Il y a, au fond de presque chacun de nous, une peur ancienne : celle d’être laissé seul.
C’est une peur qui ne parle pas seulement du présent, mais d’un écho lointain, celui d’un moment où nous avons senti — ou cru sentir — que l’amour ou la présence de l’autre pouvait disparaître.
Le sentiment d’abandon n’est pas toujours lié à un événement précis. Il naît souvent dans les premiers liens, quand le bébé dépend entièrement d’un regard, d’une voix, d’un corps qui rassure.
Quand ces présences manquent, même brièvement, quelque chose s’imprime en profondeur : la possibilité que l’autre puisse partir.
Cette angoisse primitive — celle de perdre l’objet d’amour, comme le dirait la psychanalyse — peut ensuite se réveiller à chaque fois qu’une absence, un silence, ou une distance se présente.
L’abandon réel et l’abandon ressenti
Dans la vie adulte, nous pouvons vivre des séparations bien réelles : une rupture, un décès, un éloignement.

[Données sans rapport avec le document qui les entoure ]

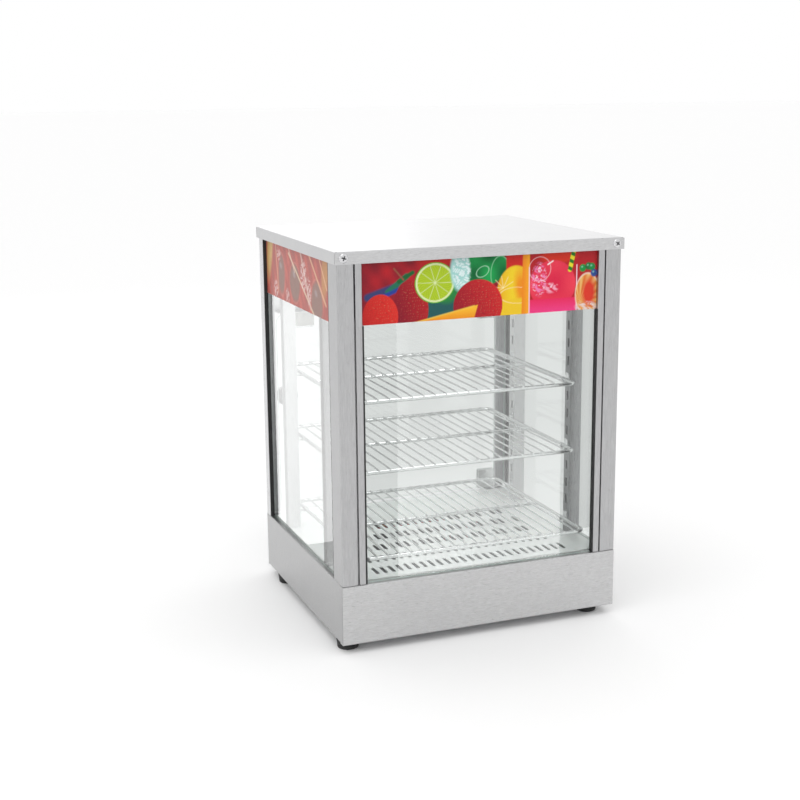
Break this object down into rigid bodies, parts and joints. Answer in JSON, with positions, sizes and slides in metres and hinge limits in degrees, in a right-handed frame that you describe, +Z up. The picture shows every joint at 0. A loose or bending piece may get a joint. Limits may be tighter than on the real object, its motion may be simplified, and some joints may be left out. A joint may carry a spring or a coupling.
{
  "type": "hot food display case",
  "caption": "Countertop heated display case: steel base and posts, glass front and sides, rear glass door, wire shelves, perforated heated deck and printed header banners.",
  "frame": {"origin": "middle of the footprint on the surface the feet stand on", "axes": "+Z up, front (fixed pane, customer side) towards -Y, rear door towards +Y, +X to the right seen from the front"},
  "size_m": [0.385, 0.3602, 0.503],
  "materials": {
    "base_steel": "brushed",
    "zinc_sheet": "zinc-coated, satin",
    "deck_steel": "satin",
    "post_steel": "brushed",
    "roof_steel": "brushed",
    "clear_glass": "polished",
    "black_seal": "matt",
    "printed_banner": "gloss print",
    "pilaster_steel": "satin",
    "plated_wire": "bright plated",
    "black_rubber": "matt",
    "screw_steel": "bright plated",
    "element_sheath": "heat-tinted",
    "grey_plastic": "matt",
    "white_plastic": "matt",
    "copper_tube": "drawn copper",
    "black_plastic": "satin",
    "red_plastic": "gloss",
    "amber_lens": "clear tinted",
    "chrome_fittings": "polished"
  },
  "bodies": {
    "case": {"base_front_panel": "base_steel", "base_left_panel": "base_steel", "base_right_panel": "base_steel", "base_rear_panel": "base_steel", "base_bottom_plate": "zinc_sheet", "deck_plate": "deck_steel", "post_front_left": "post_steel", "post_front_right": "post_steel", "post_rear_left": "post_steel", "post_rear_right": "post_steel", "channel_front_left": "post_steel", "channel_front_right": "post_steel", "roof_cap": "roof_steel", "roof_liner": "roof_steel", "rear_header_panel": "post_steel", "front_glass": "clear_glass", "left_glass": "clear_glass", "right_glass": "clear_glass", "glazing_seals": "black_seal", "front_banner": "printed_banner", "left_banner": "printed_banner", "right_banner": "printed_banner", "pilaster_front_left": "pilaster_steel", "pilaster_front_right": "pilaster_steel", "pilaster_rear_left": "pilaster_steel", "pilaster_rear_right": "pilaster_steel", "shelf_clips": "plated_wire", "shelf_top": "plated_wire", "shelf_middle": "plated_wire", "shelf_bottom": "plated_wire", "foot_front_left": "black_rubber", "foot_front_right": "black_rubber", "foot_rear_left": "black_rubber", "foot_rear_right": "black_rubber", "foot_screws": "screw_steel", "roof_screws": "screw_steel", "panel_screws": "screw_steel", "heating_element": "element_sheath", "element_brackets": "zinc_sheet", "heat_shield_tray": "zinc_sheet", "thermostat_body": "grey_plastic", "thermostat_bulb": "copper_tube", "switch_frame": "black_plastic", "indicator_lamp": "amber_lens", "terminal_block": "white_plastic", "wiring": "red_plastic", "cable_gland": "black_plastic", "gland_nut": "black_plastic", "door_pivot_brackets": "chrome_fittings", "door_catch": "grey_plastic"},
    "rear_door": {"door_glass": "clear_glass", "door_knob": "black_plastic", "door_pivot_clamps": "chrome_fittings", "door_strike_plate": "chrome_fittings"},
    "thermostat_dial": {"thermostat_knob": "black_plastic"},
    "power_rocker": {"switch_rocker": "red_plastic"}
  },
  "joints": [
    {"name": "rear_door_hinge", "type": "hinge", "parent": "case", "child": "rear_door", "pos_m": [0.159, 0.15505, 0.237], "axis": [0, 0, -1], "range_deg": [0, 110]},
    {"name": "thermostat_turn", "type": "hinge", "parent": "case", "child": "thermostat_dial", "pos_m": [-0.06, 0.16905, 0.0505], "axis": [0, 1, 0], "range_deg": [0, 270]},
    {"name": "rocker_tip", "type": "hinge", "parent": "case", "child": "power_rocker", "pos_m": [0.02, 0.15955, 0.0505], "axis": [1, 0, 0], "range_deg": [0, 18]}
  ]
}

Mais parfois, le sentiment d’abandon se réveille même sans qu’il y ait de perte concrète.
Une parole manquée, une indisponibilité, un message qui tarde à venir… et l’esprit replonge dans une douleur ancienne, disproportionnée par rapport à la situation présente.

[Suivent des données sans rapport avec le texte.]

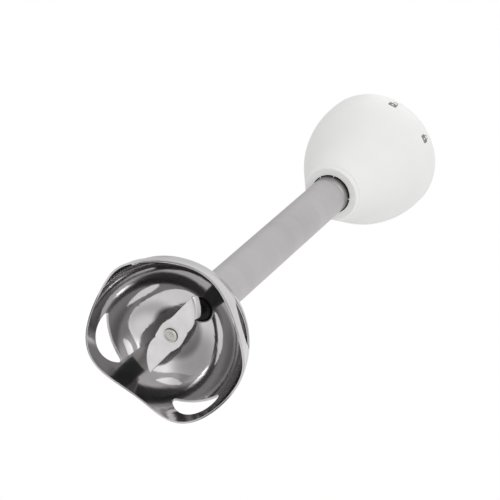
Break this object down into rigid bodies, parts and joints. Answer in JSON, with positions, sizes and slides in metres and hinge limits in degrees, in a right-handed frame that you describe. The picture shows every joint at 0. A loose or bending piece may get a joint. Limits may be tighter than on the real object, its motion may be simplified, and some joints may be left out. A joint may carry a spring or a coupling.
{
  "type": "immersion blender blending foot",
  "caption": "Detachable blending foot of an immersion blender: lobed steel bell with windows, steel tube, twist-lock coupling and a blade on a through shaft.",
  "frame": {"origin": "on the drive axis, level with the lowest points of the bell's four rim lobes", "axes": "+Z along the drive axis from the bell to the coupling; the rim lobes and windows lie on +X, +Y, -X and -Y"},
  "size_m": [0.069, 0.069, 0.224],
  "materials": {
    "polished_steel": "mirror polished stainless steel",
    "satin_steel": "fine satin, brushed round the tube",
    "white_plastic": "satin moulded plastic",
    "grey_plastic": "moulded plastic",
    "dark_plastic": "glass-filled moulded plastic",
    "black_plastic": "smooth moulded black acetal",
    "natural_plastic": "natural acetal",
    "black_rubber": "smooth moulded rubber",
    "sintered_bronze": "oil-filled sintered bronze",
    "plain_steel": "ground stainless steel",
    "spring_steel": "phosphated spring steel",
    "zinc_steel": "zinc-plated steel",
    "blade_steel": "satin stainless steel, edges ground",
    "rivet_steel": "turned stainless steel"
  },
  "bodies": {
    "foot": {"bell": "polished_steel", "shaft_tube": "satin_steel", "coupling_housing": "white_plastic", "bayonet_socket": "grey_plastic", "collar_gasket": "black_rubber", "tube_clamp": "dark_plastic", "clamp_screws": "zinc_steel", "socket_screws": "zinc_steel", "upper_bearing_carrier": "natural_plastic", "upper_bush": "sintered_bronze", "upper_washer": "plain_steel", "lower_bearing_carrier": "natural_plastic", "lower_bush": "sintered_bronze", "lower_washer": "plain_steel", "carrier_o_rings": "black_rubber", "seal_cup": "polished_steel", "shaft_seal": "black_rubber", "seal_spring": "spring_steel"},
    "drive": {"drive_shaft": "plain_steel", "drive_coupler": "dark_plastic", "coupler_pin": "plain_steel", "shaft_spacer": "black_plastic", "lower_clip": "spring_steel", "upper_clip": "spring_steel", "blade_hub": "plain_steel", "blade": "blade_steel", "blade_rivet": "rivet_steel"}
  },
  "joints": [
    {"name": "drive_spin", "type": "hinge", "parent": "foot", "child": "drive", "pos_m": [0, 0, 0.008], "axis": [0, 0, 1], "continuous": true}
  ]
}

Le corps et l’inconscient réagissent comme si le lien vital était à nouveau menacé.
Dans ces moments, on ne souffre pas seulement de l’absence de l’autre : on souffre de la mémoire de toutes les absences.
Les défenses du cœur
Face à cette douleur, chacun trouve une manière de se protéger :
- Certains cherchent à tout prix à se rapprocher, à retenir l’autre, à ne plus jamais être seul
- D’autres préfèrent ne plus s’attacher, pour éviter d’être blessés à nouveau.
Ces stratégies ne sont ni faibles ni maladives : ce sont des tentatives d’adaptation, des gestes de survie psychique.

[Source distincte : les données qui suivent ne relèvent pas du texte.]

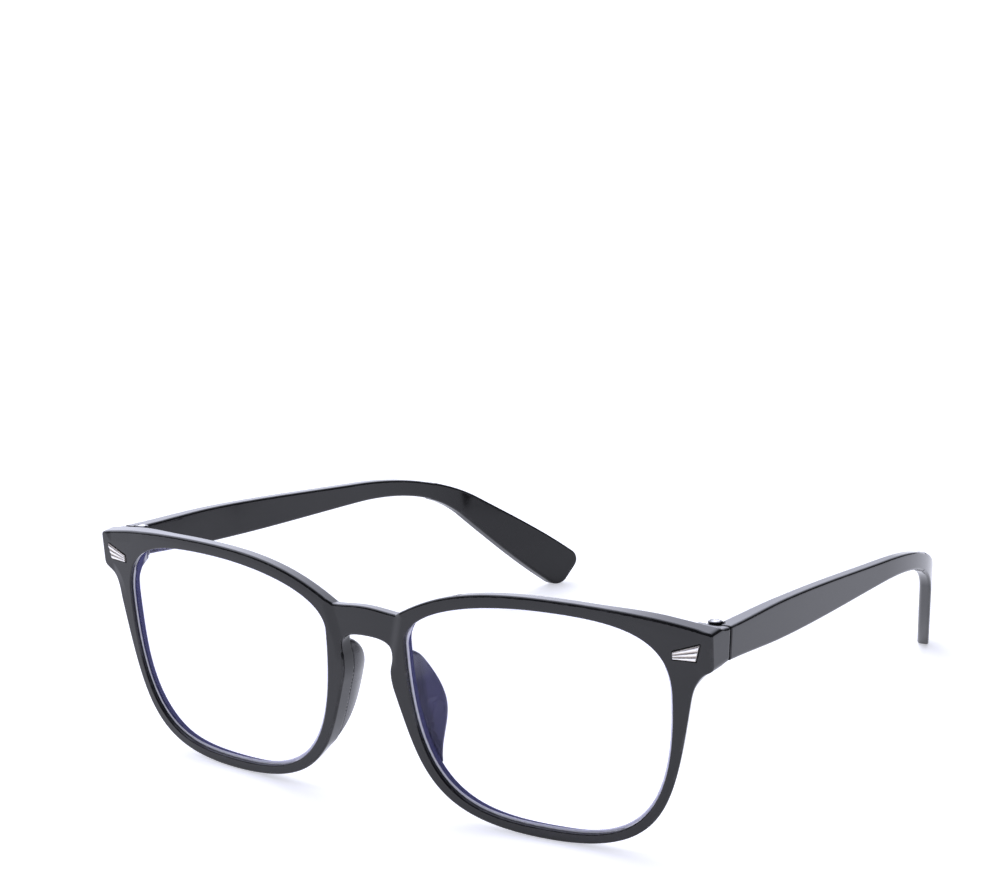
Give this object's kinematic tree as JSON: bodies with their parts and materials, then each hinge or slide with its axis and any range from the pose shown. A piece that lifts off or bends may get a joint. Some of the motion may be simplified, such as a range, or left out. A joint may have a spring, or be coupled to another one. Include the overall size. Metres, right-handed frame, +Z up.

Mais elles enferment parfois le sujet dans un cercle de répétition : on rejoue sans le vouloir le même scénario d’abandon, encore et encore, espérant secrètement un autre dénouement.
Ce que dit la psychanalyse
La psychanalyse nous invite à écouter ce que l’abandon réveille, plutôt qu’à le fuir.
Car derrière cette douleur se cache souvent une demande d’amour primordiale, celle d’un enfant intérieur qui n’a pas été pleinement entendu, ou dont la sécurité affective a vacillé.
Rencontrer ce vécu, dans la parole et la relation thérapeutique, permet de mettre des mots là où il n’y en avait pas, de transformer la solitude en expérience symbolisée.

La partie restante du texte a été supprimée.